Walter Septimus Curtis (born 1871) was the owner of the estate in the early 1900s. He was lord of the manors of Denbury and of adjoining Newton Abbot and Newton Bushel. He was a barrister of Lincoln's Inn and was educated at Trinity Hall, Cambridge. He was the 3rd and youngest son of John Curtis (1836-1878) by his wife Juliana Davies, eldest daughter of John Davies of Manchester. Walter's grandfather was Matthew Curtis (1807–1887) of Thornfield in the parish of Heaton Mersey, Lancashire, the leading manufacturer of cotton-spinning machinery in Britain and thrice Mayor of Manchester.
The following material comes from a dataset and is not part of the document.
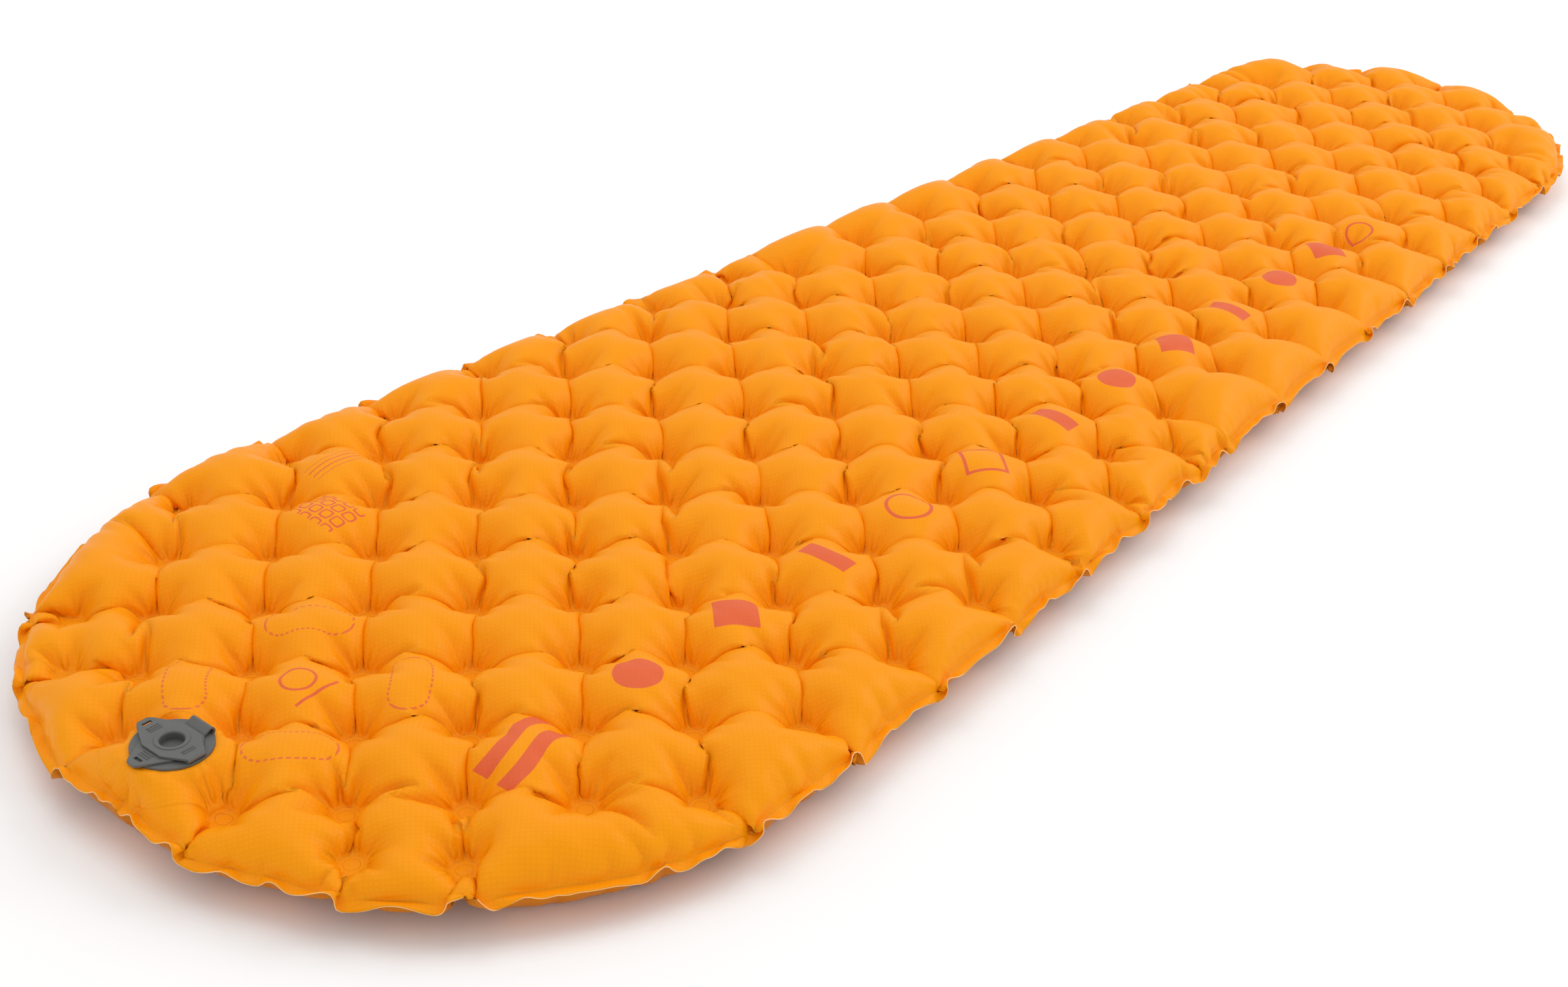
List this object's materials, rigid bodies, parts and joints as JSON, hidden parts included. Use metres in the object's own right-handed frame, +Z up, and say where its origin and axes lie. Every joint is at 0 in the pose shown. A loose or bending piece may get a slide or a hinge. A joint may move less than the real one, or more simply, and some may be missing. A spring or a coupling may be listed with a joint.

Walter married Eleanor Francis Master, daughter and heiress of Robert Edward Master, JP, Madras Civil Service, of Hillingdon Furze, Uxbridge, Middlesex, by whom he had one son, Robert Master Curtis (born 1920) and 6 daughters, including Lettice Curtis (1915-2014) an aviator, flight test engineer, air racing pilot, and sportswoman. Walter Curtis made substantial additions including the gatehouse and the very high (5 metre) and very long boundary wall in which it is set, probably built between 1912 and 1914, which stretches from the village of Denbury for several hundred yards along the roadside, past Denbury Green. His coat of arms (Per saltire argent and azure two horse's heads erased in pale gules and in fess as many fleurs-de-lys of the first with inescutcheon of pretence for Master Azure, a fess embattled between three griffin's heads erased or) is sculpted on a stone tablet above the inner entrance of the gatehouse.

===Townsend===
In 1975 Denbury manor house was the home of Lt-Col. Cyril Moseley Townsend (d.29 May 1997), Durham Light Infantry. He was the son of Admiral Cyril Samuel Townsend by his wife Mary Elizabeth Moseley. His gravestone in the graveyard of Denbury Church is inscribed: "In loving memory of Lt.Col. Cyril M. Townsend of Denbury Manor late the Durham Light Infantry. August 8th 1908 - May 29th 1997 and of Lois Isabel Townsend D.St.J. (née Henderson) March 31st 1907 - Dec 31st 1997 aged 90, beloved wife of the above for 63 years".
His daughter is Mrs Tessa Carol Amies (living 2003), a trustee of the Parish Lands Charity of Denbury.

===Howe===
In 2017 Denbury Manor House is the home of Timothy Roger Howe (born 1951) a banker and fund-manager with Singer & Friedlander.